Michels adds: “We strive to add a fun factor to the show, too. There are a lot of drawings for prizes and giveaways, and customers could earn their way into the ‘Money Booth’ where jets of air circulate paper bills and customers have one minute to grab all they can.”


Relationships, people matter

Robertson Supply leaders also credit its memberships in the Omni and Luxury Products Group buying groups for its success — not only in vendor relationships but among their peers around the country as well.

“Many of our vendor partners recognize Robertson Supply always overachieves whatever they do,” Morgan notes. “They know we do things right from marketing details to supporting their products every chance we get. A solid membership in our buying groups — Omni and LPG — also helps to cultivate these relationships and partnerships that transcend time.”

When it comes down to it, though, a company’s team is truly its best asset — and that philosophy is firmly entrenched at this Idaho distributor.

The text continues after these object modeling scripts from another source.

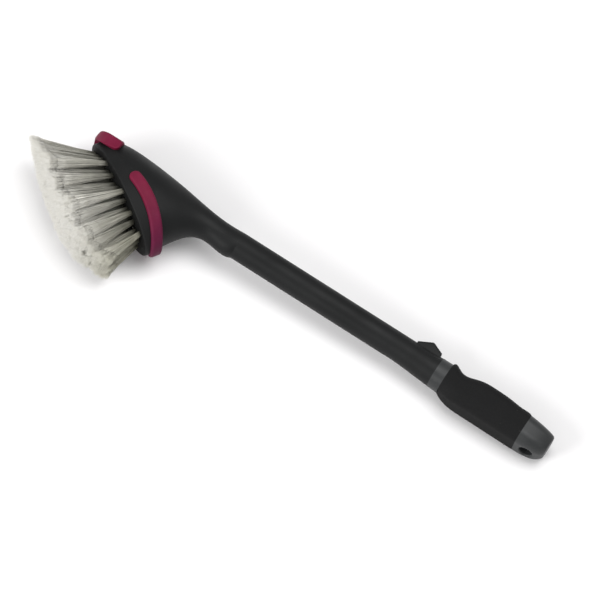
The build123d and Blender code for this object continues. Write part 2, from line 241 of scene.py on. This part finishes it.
def stretched(shade, direction, by):
    """Coordinates squeezed along a direction, so that a pattern on them runs by times longer that way."""
    reach = shade.reach(direction)
    scaled = shade.add("ShaderNodeVectorMath", operation="SCALE")
    scaled.inputs[0].default_value = tuple(direction)
    shade.put(scaled.inputs["Scale"], shade.sums("MULTIPLY", reach, 1 / by - 1))
    moved = shade.add("ShaderNodeVectorMath", operation="ADD")
    shade.put(moved.inputs[0], shade.place)
    shade.put(moved.inputs[1], scaled.outputs[0])
    return moved.outputs[0]


def moulded_plastic():
    """Black polypropylene with a spark-eroded grain, a mould parting line and light scuffs."""
    shade = Shade("moulded_plastic")
    cloud = shade.noise(42 * MM, 3.0)
    grain = shade.noise(0.55 * MM, 3.0, 0.6)
    scuff_place = stretched(shade, ALONG, 14)
    scuffs = shade.between(shade.noise(1.3 * MM, 2.0, 0.5, scuff_place), 0.64, 0.72)
    patches = shade.between(shade.noise(26 * MM, 2.0), 0.46, 0.62)
    scuffs = shade.sums("MULTIPLY", scuffs, patches)
    base = shade.mix(shade.between(cloud, 0.3, 0.7), (0.0036, 0.0040, 0.0042), (0.0068, 0.0073, 0.0075))
    base = shade.mix(shade.between(grain, 0.45, 0.75, 0.0, 0.35), base, (0.014, 0.0148, 0.015))
    base = shade.mix(shade.sums("MULTIPLY", scuffs, 0.30), base, (0.040, 0.040, 0.039))
    rough = shade.between(shade.noise(18 * MM, 3.0), 0.3, 0.7, 0.47, 0.58)
    rough = shade.sums("ADD", rough, shade.sums("MULTIPLY", scuffs, 0.10))
    shade.set(Base_Color=base, Roughness=rough, Specular_IOR_Level=0.19)
    seam = shade.sums("ABSOLUTE", shade.reach(SIDEWAYS, MIDDLE))
    shade.bump(shade.between(seam, 0.09 * MM, 0.32 * MM, 1.0, 0.0), 0.12 * MM, 0.8)
    shade.bump(grain, 0.05 * MM, 0.55)
    return shade.material


def block_plastic():
    """The brush block's duller black plastic, with a coarser grain."""
    shade = Shade("block_plastic")
    grain = shade.noise(0.7 * MM, 4.0, 0.6)
    cloud = shade.noise(20 * MM, 3.0)
    base = shade.mix(shade.between(cloud, 0.3, 0.7), (0.0055, 0.0058, 0.0060), (0.0095, 0.0098, 0.0098))
    base = shade.mix(shade.between(grain, 0.5, 0.8, 0.0, 0.4), base, (0.018, 0.018, 0.0175))
    shade.set(Base_Color=base, Roughness=shade.between(cloud, 0.3, 0.7, 0.52, 0.64), Specular_IOR_Level=0.15)
    shade.bump(grain, 0.06 * MM, 0.6)
    return shade.material


def bumper_rubber(middle):
    """Crimson soft rubber: faint mottling, fine pits, paler rubbed spots, and painted shade on the heel.

    The painted shade darkens the heel with the distance along the handle from middle.
    """
    shade = Shade("bumper_rubber")
    cloud = shade.noise(16 * MM, 3.0)
    pits = shade.cells(0.9 * MM)
    grain = shade.noise(0.35 * MM, 2.0)
    rubbed = shade.between(shade.noise(7 * MM, 4.0, 0.6), 0.56, 0.74)
    base = shade.mix(shade.between(cloud, 0.3, 0.7), (0.128, 0.0052, 0.0262), (0.166, 0.0082, 0.0360))
    base = shade.mix(shade.sums("MULTIPLY", rubbed, 0.25), base, (0.200, 0.020, 0.060))
    base = shade.mix(shade.between(pits, 0.10, 0.24, 0.35, 0.0), base, (0.075, 0.004, 0.018))
    # Painted shade: the heel end of the bumper turns darker and more purple, standing in for its side turned
    # away from the light.
    painted_heel_shade = shade.between(shade.reach(ALONG, middle), 20 * MM, 52 * MM)
    base = shade.mix(shade.sums("MULTIPLY", painted_heel_shade, 0.6), base, (0.042, 0.0065, 0.032))
    rough = shade.between(shade.noise(9 * MM, 3.0), 0.3, 0.7, 0.52, 0.66)
    shade.set(Base_Color=base, Roughness=rough, Specular_IOR_Level=0.15)
    shade.bump(shade.between(pits, 0.08, 0.26), 0.05 * MM, 0.5)
    shade.bump(grain, 0.03 * MM, 0.5)
    return shade.material


def grip_rubber():
    """Matt black grip rubber: a fine stipple, a dusty bloom and a few specks of lint."""
    shade = Shade("grip_rubber")
    cloud = shade.noise(22 * MM, 4.0, 0.55)
    stipple = shade.cells(0.8 * MM)
    lint = shade.between(shade.cells(6.5 * MM, stretched(shade, ALONG, 2.2)), 0.035, 0.06, 1.0, 0.0)
    base = shade.mix(shade.between(cloud, 0.32, 0.7), (0.0028, 0.0029, 0.0031), (0.0056, 0.0057, 0.0059))
    base = shade.mix(shade.between(stipple, 0.15, 0.5, 0.0, 0.35), base, (0.0130, 0.0130, 0.0132))
    base = shade.mix(shade.sums("MULTIPLY", lint, 0.5), base, (0.045, 0.045, 0.043))
    rough = shade.between(cloud, 0.3, 0.7, 0.66, 0.80)
    shade.set(Base_Color=base, Roughness=rough, Specular_IOR_Level=0.15)
    shade.bump(shade.between(stipple, 0.1, 0.55), 0.09 * MM, 0.55)
    return shade.material


def trim_plastic():
    """Glossier charcoal plastic of the collar and end cap, with hand smudges and hairline scratches."""
    shade = Shade("trim_plastic")
    smudge = shade.noise(11 * MM, 4.0, 0.6)
    hairlines = shade.between(shade.noise(0.5 * MM, 2.0, 0.5, stretched(shade, ALONG, 30)), 0.63, 0.70)
    grain = shade.noise(0.4 * MM, 2.0)
    base = shade.mix(shade.between(smudge, 0.3, 0.7), (0.020, 0.0215, 0.0225), (0.028, 0.0295, 0.030))
    base = shade.mix(shade.sums("MULTIPLY", hairlines, 0.25), base, (0.060, 0.060, 0.058))
    rough = shade.between(smudge, 0.3, 0.72, 0.38, 0.52)
    rough = shade.sums("ADD", rough, shade.sums("MULTIPLY", hairlines, 0.12))
    shade.set(Base_Color=base, Roughness=rough, Specular_IOR_Level=0.34)
    shade.bump(grain, 0.02 * MM, 0.35)
    return shade.material


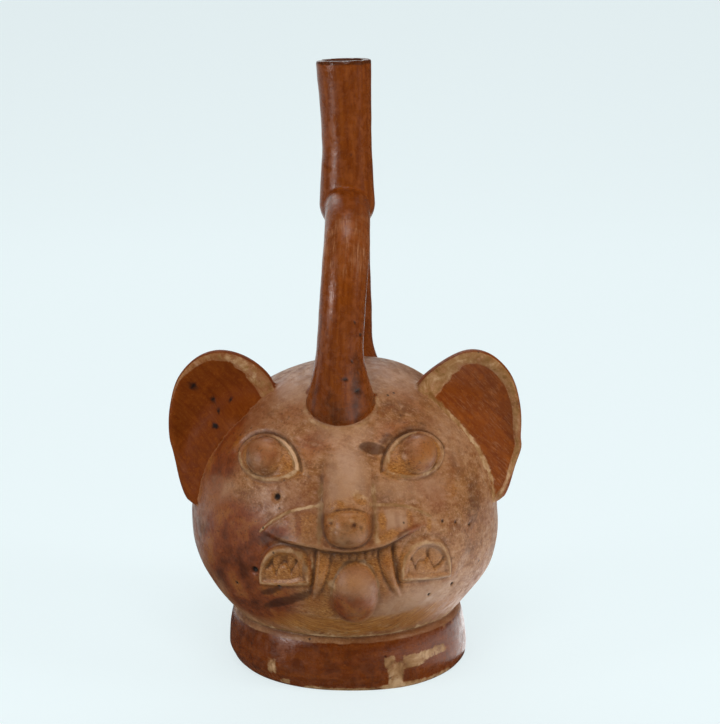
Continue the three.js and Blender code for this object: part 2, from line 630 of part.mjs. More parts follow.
function geometryOf(manifold) {
  const mesh = manifold.getMesh();
  const geometry = new THREE.BufferGeometry();
  geometry.setAttribute('position', new THREE.BufferAttribute(new Float32Array(mesh.vertProperties), 3));
  geometry.setIndex(new THREE.BufferAttribute(new Uint32Array(mesh.triVerts), 1));
  geometry.computeVertexNormals();
  return geometry;
}

function vesselGeometry() {
  const boreSunk = WALL + 4;
  const boreRadius = ARCH_OUTSIDE_RADIUS - ARCH_WALL;
  const body = solid(headGeometry())
    .add(solid(footGeometry()))
    .add(solid(earGeometry(EARS[0])))
    .add(solid(earGeometry(EARS[1])))
    .add(solid(archGeometry(null, ARCH_SIDES, WALL - 2)))
    .add(solid(spoutGeometry()));
  const hollow = solid(cavityGeometry())
    .add(solid(archGeometry(boreRadius, BORE_SIDES, boreSunk)))
    .add(solid(spoutBoreGeometry()));
  // Whatever of the round head would reach below the ground is cut away with the foot's recess.
  const below = new THREE.BoxGeometry(GROUND_WIDTH, GROUND_WIDTH, GROUND_DEPTH);
  below.translate(0, 0, -GROUND_DEPTH / 2);
  return geometryOf(body.subtract(hollow).subtract(solid(recessGeometry())).subtract(solid(below)));
}

const vessel = new THREE.Mesh(vesselGeometry(), clayRed);
vessel.name = 'vessel';
vessel.geometry.computeBoundingBox();
const boxMiddle = vessel.geometry.boundingBox.getCenter(new THREE.Vector3());
vessel.geometry.translate(-boxMiddle.x, -boxMiddle.y, 0);

const part = new THREE.Group();
part.add(vessel);

export default part;
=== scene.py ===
"""A stirrup-spout bottle of fired clay in the shape of a feline head, standing on a pale studio floor.

The vessel is modelled as one closed surface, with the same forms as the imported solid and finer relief.
Lengths in the modelling functions are millimetres, with the origin under the middle of the foot ring.
"""
import math

import bmesh
import bpy
import numpy as np
from mathutils import Matrix, Vector


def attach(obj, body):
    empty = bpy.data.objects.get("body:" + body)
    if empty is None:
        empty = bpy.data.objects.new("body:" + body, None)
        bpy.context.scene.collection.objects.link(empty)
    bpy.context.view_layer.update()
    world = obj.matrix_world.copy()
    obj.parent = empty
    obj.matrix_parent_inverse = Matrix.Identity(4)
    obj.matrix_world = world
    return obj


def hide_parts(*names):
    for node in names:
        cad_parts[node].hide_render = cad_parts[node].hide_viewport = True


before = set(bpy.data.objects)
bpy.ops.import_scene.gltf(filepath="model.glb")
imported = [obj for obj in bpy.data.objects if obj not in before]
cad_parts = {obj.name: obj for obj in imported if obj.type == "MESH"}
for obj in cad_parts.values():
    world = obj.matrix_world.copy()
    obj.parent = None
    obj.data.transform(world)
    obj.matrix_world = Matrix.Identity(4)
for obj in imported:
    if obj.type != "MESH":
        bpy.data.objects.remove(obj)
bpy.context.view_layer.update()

# Place of the foot ring's middle in the row's frame.
RING_PLACE = np.array([0.0, 5.41, 0.0])

# Sizes shared with the solid.
HEAD_RADIUS = 64.5
HEAD_MIDDLE = np.array([0.0, 0.0, 62.0])
WALL = 6.0
TAPER = 0.085
TAPER_START = 55.0
TAPER_RUN = 30.0
LOWER_SHIFT = -0.5
LOWER_SHIFT_ABOVE = (74, 50)
LOWER_SHIFT_BELOW = (12, 30)
SIDE_SWELL = 0.9
SIDE_SWELL_HEIGHT = 42
SIDE_FLAT = 0.9
SIDE_FLAT_HEIGHT = 66
SIDE_REACH = 8
CROWN_SWELL = 1.5
CROWN_SWELL_PLACE = (0.38, 0.2)
CROWN_SWELL_REACH = 0.3
VESSEL_HEIGHT = 250.0
FOOT_RADIUS = 50.2
FOOT_HEIGHT = 23.0
FOOT_NECK = 2.6
FOOT_BEVEL = 2.8
FOOT_WALL = 7.0
RECESS_HEIGHT = 5.0
FLOOR_HEIGHT = 11.0
ARCH_RADIUS = 9.1
ARCH_WALL = 3.6
ARCH_ROOTS = {"front": (13.8, 26.0, 1.55), "back": (12.6, 15.0, 1.9)}
ARCH_HALF_SPAN = 41.0
ARCH_FOOT_TILT = math.radians(59.5)
ARCH_TOP = 192.0
ARCH_SWAY = {"front": -3.4, "back": 0.7}
ARCH_OFFSET = 1.9
SPOUT_FOOT_RADIUS = 11.2
SPOUT_WAIST_RADIUS = 10.1
SPOUT_MOUTH_RADIUS = 11.1
SPOUT_WALL = 2.9
SPOUT_OFFSET = 1.8
SPOUT_LEAN = -0.9
SPOUT_BOW = 0.3
LIP_TILT = 0.02
SPOUT_FOOT = ARCH_TOP
SPOUT_RUN = VESSEL_HEIGHT - SPOUT_FOOT
EAR_HALF_THICKNESS = 3.0
EAR_DISH = 2.0
EAR_DEPTH = -9.0
EAR_TURN = math.radians(5)
EAR_SWELL = 11.0
EAR_MIDDLE = np.array([50.0, 103.0])
EAR_HALF_WIDTH = 22.8
EAR_HALF_HEIGHT = 30.4
EAR_BULGE = {1: 1.1, -1: -0.5}
EAR_BULGE_HEIGHT = 90
EAR_BULGE_REACH = 7
EAR_BULGE_TOP = (97, 91)
EAR_BULGE_OUT = (55, 66)
EAR_DIP = {1: 2.9, -1: 0.0}
EAR_DIP_OUT = 35
EAR_DIP_REACH = 14
EAR_DIP_HEIGHTS = (104, 114)
EAR_STREAK_LEAN = 0.75
# The free edge of an ear: shares of its half width outwards and of its half height upwards.
EAR_EDGE = [
    (-0.877, 0.625), (-0.439, 0.908), (0.044, 1), (0.45, 0.902), (0.803, 0.625), (0.961, 0.263),
    (1, -0.132), (0.917, -0.526), (0.583, -1.053), (-0.175, -0.954), (-0.789, -0.428), (-1.053, 0.164),
]

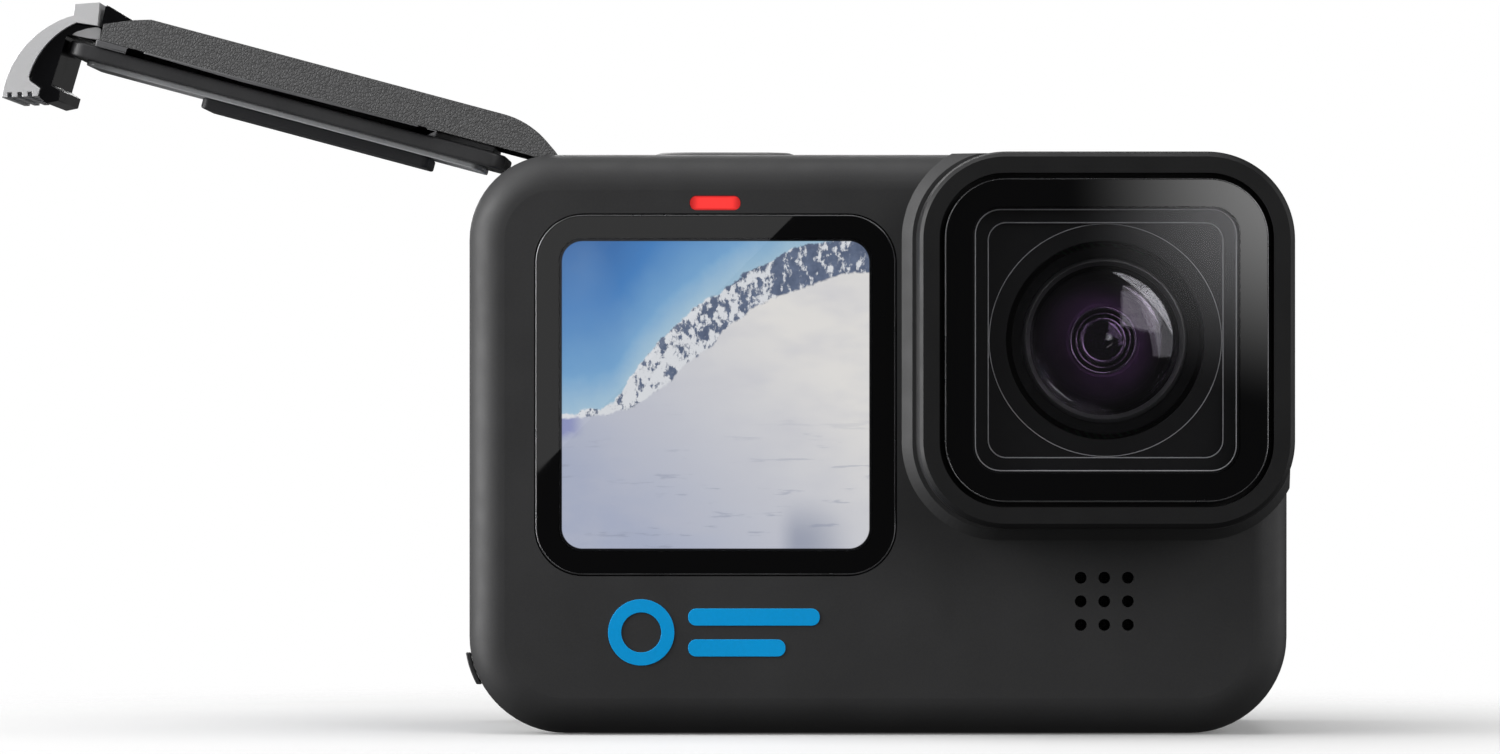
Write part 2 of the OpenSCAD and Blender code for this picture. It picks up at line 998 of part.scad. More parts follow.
module latch_cover() {
    on_open_door()
        color("#bfc1c4")
            difference() {
                union() {
                    // curved lever that follows the casing's bottom corner
                    intersection() {
                        difference() {
                            rod_y(lever_out_r, door_y0, door_y1, -27, 8.9);
                            rod_y(lever_in_r, -20, 20, lever_in_x, lever_in_z);
                        }
                        from_front(-20, 20)
                            polygon([
                                [-27, 8.9], [-40, 4.3], [-40, -5], [-25.87, -5],
                                [-25.87, 0.3], [-26.8, 3.3], [-27.5, 3.3], [-28, 2.3]
                            ]);
                    }
                    // foot at the tip
                    from_front(door_y0, door_y1)
                        polygon([
                            [-28.4, 0.5], [-25.87, 0.28], [-26.8, 3.3], [-27.55, 3.3],
                            [-27.95, 2.25], [-28.4, 2]
                        ]);
                    // raised block for the thumb
                    from_front(door_y0, door_y1)
                        polygon([
                            [-34.2, 4.5], [-35.5, 4.33], [-36.2, 6.4], [-34.15, 6.8],
                            [-33.95, 5]
                        ]);
                }
                // grip grooves across the end face
                for (i = [0:2])
                    translate([-26.05 - 0.26 * i, 0, 0.95 + 0.85 * i])
                        rotate([0, -17, 0])
                            block([-0.45, -20, -0.2], [1, 20, 0.2]);
            }
}

module latch_claw() {
    on_open_door()
        color("#0f1012")
            difference() {
                union() {
                    intersection() {
                        from_front(door_y0 + 0.5, door_y1 - 0.5)
                            polygon([
                                [-33.85, 4.9], [-33.85, 2], [-28, 2.25], [-27.6, 3.35],
                                [-26.8, 3.35], [-26.4, 4.1], [-26.9, 5.1], [-27.8, 5.1],
                                [-28.1, 4.2], [-32.7, 4.3], [-32.8, 6.6], [-34, 6.7]
                            ]);
                        rod_y(lever_in_r - 0.02, -20, 20, lever_in_x, lever_in_z);
                    }
                    // stem that slides inside the door
                    block([-34.1, -3.4, 6], [-33.15, 2.6, 13.5]);
                }
                // eye for the spring
                block([-35, -1.4, 8], [-30, 0.6, 12]);
            }
}

module latch_spring() {
    on_open_door()
        color("#b8babd")
            translate([-33.8, door_mid_y, 13.7])
                linear_extrude(5.6, twist = 360 * 6, slices = 72, $fn = 5)
                    translate([0.48, 0])
                        circle(0.12);
}

// ---------- battery and card ----------

module battery_pack() {
    color("#2f3134")
        difference() {
            from_side(battery_x0, battery_x1)
                translate([door_mid_y, (battery_z0 + battery_z1) / 2])
                    round_rect(battery_t, battery_h, 1.2);
            // keying slot in the end
            block([battery_x1 - 0.3, -4.4, 20], [battery_x1 + 1, 3.6, 21.2]);
        }
}

module battery_tab() {
    color("#1f6fb0")
        block([battery_x0 - 0.2, door_mid_y - 3, 12.6], [battery_x0, door_mid_y + 3, 38.4]);
}

module memory_card() {
    color("#18191b")
        translate([0, 0, card_z0])
            linear_extrude(card_t)
                translate([card_x0 + card_l / 2, door_mid_y])
                    difference() {
                        square([card_l, card_w], center = true);
                        translate([card_l / 2 - 5.5, card_w / 2 - 1.3])
                            square([6, 2]);
                    }
}

// ---------- lens cover ----------

module cover_frame() {
    color("#1f1f20")
        difference() {
            union() {
                // outer frame, rounded a little at the front edge
                hull() {
                    lens_block(cover_w, 7.6, -cover_front + 0.7, -13.7, $fn = 128);
                    lens_block(cover_w - 0.3, 7.45, -cover_front + 0.3, -13.7, $fn = 128);
                    lens_block(cover_w - 0.9, 7.15, -cover_front, -13.7, $fn = 128);
                }
                lens_turned()
                    translate([boss_in_r, 11.45])
                        square([boss_out_r - boss_in_r, 2.5]);
                // bayonet lugs
                intersection() {
                    lens_turned()
                        translate([boss_out_r - 0.3, 11.45])
                            square([lug_r - boss_out_r + 0.3, 0.55]);
                    for (i = [0:2])
                        translate([lens_x, 0, lens_z])
                            rotate([0, 120 * i, 0])
                                block([5, -14, -2], [14, -10, 2]);
                }
            }
            // seat for the glass, window and baffle space
            lens_block(seat_w, 5.65, -30, -cover_front + glass_back);
            lens_block(window_w, 2.6, -30, -18);
            lens_turned()
                square([boss_in_r, 20]);
        }
}

module cover_glass() {
    color([0.03, 0.03, 0.035, 0.5])
        lens_block(glass_w, 5.2, -cover_front + 0.25, -cover_front + glass_back);
}

module cover_baffle() {
    color("#232324")
        difference() {
            lens_block(window_w - 0.2, 2.5, -cover_front + glass_back, -18.1);
            lens_block(22.6, 2.2, -30, -18.9);
            lens_block(20.35, 1.6, -30, -18.5);
            rod_y(bore_r, -30, 0, lens_x, lens_z);
            // fine ring scribed round the lens
            lens_turned()
                translate([10, 18.4])
                    square([0.08, 1]);
        }
}

// ---------- the assembly ----------

front_shell();
rear_shell();
shell_gasket();
side_frame();
battery_tray();
latch_keeper();
latch_guard();
hinge_pin();
front_glass();
front_display();
front_display_gasket();
front_status_light();
rear_glass();
rear_display();
rear_status_light();
lens_collar();
lens_seal();
lens_barrel();
lens_ring();
front_lens_element();
inner_lens_elements();
sensor_holder();
image_sensor();
sensor_board();
main_board();
board_chips();
heat_spreader();
board_screws();
display_flex();
gps_antenna();
usb_port();
card_socket();
battery_contacts();
speaker();
speaker_mesh();
microphones();
shutter_switch();
shutter_seal();
mode_switch();
finger_bracket();
finger_pins();
badge();
door_shell();
door_carrier();
door_seal();
door_inner_plate();
door_pad();
latch_cover();
latch_claw();
latch_spring();
battery_pack();
battery_tab();
memory_card();
shutter_button();
mode_button();
finger_left();
finger_right();
cover_frame();
cover_glass();
cover_baffle();
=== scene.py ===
"""Looks of the action camera around its CAD frame: materials, edges, trim, light and camera.

Everything is in metres in the frame's own axes: +X right, +Z up, and the lens faces -Y.
"""
import json
from math import cos, pi, radians, sin

import bmesh
import bpy
from mathutils import Matrix, Vector

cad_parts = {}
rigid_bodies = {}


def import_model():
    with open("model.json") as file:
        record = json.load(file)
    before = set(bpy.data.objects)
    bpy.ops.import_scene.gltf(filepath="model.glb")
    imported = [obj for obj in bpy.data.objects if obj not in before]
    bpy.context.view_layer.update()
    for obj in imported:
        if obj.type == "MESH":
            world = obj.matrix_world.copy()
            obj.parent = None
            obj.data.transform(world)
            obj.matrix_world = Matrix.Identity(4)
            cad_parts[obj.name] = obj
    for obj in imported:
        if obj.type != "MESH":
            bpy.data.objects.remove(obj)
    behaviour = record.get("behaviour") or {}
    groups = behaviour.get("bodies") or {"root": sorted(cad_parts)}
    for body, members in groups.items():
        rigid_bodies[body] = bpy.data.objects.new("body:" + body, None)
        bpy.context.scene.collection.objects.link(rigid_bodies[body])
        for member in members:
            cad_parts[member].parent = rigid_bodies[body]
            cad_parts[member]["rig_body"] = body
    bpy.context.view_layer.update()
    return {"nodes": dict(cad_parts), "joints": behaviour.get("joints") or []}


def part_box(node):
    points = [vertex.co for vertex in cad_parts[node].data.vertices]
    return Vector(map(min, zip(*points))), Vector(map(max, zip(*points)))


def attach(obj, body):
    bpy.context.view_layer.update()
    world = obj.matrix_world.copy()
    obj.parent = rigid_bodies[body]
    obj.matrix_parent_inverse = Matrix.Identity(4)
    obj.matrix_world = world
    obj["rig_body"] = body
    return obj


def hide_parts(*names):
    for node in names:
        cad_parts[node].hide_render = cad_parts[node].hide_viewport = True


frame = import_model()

MM = 0.001
nodes = frame["nodes"]
joints = {joint["name"]: joint for joint in frame["joints"]}


def middle(node):
    """Centre of a CAD node's box."""
    low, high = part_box(node)
    return (low + high) / 2


lens = middle("lens_barrel")
screen = middle("front_glass")


# ---------- material building ----------

SOCKETS = {"ior": "IOR", "specular": "Specular IOR Level", "coat": "Coat Weight",
           "sheen": "Sheen Weight"}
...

“We are passionate about our industries and giving our employees the best and most rewarding environment in which to work, and trying to make a difference by being involved with the Omni and LPG group leadership,” Morgan says.

Michels adds: “We have an open-door policy and try to keep those communication lines as open as we can. We also regularly publish company newsletters to let all employees know how we are doing, where we are going and what our future looks like.”

For Robertson Supply, that future is very bright.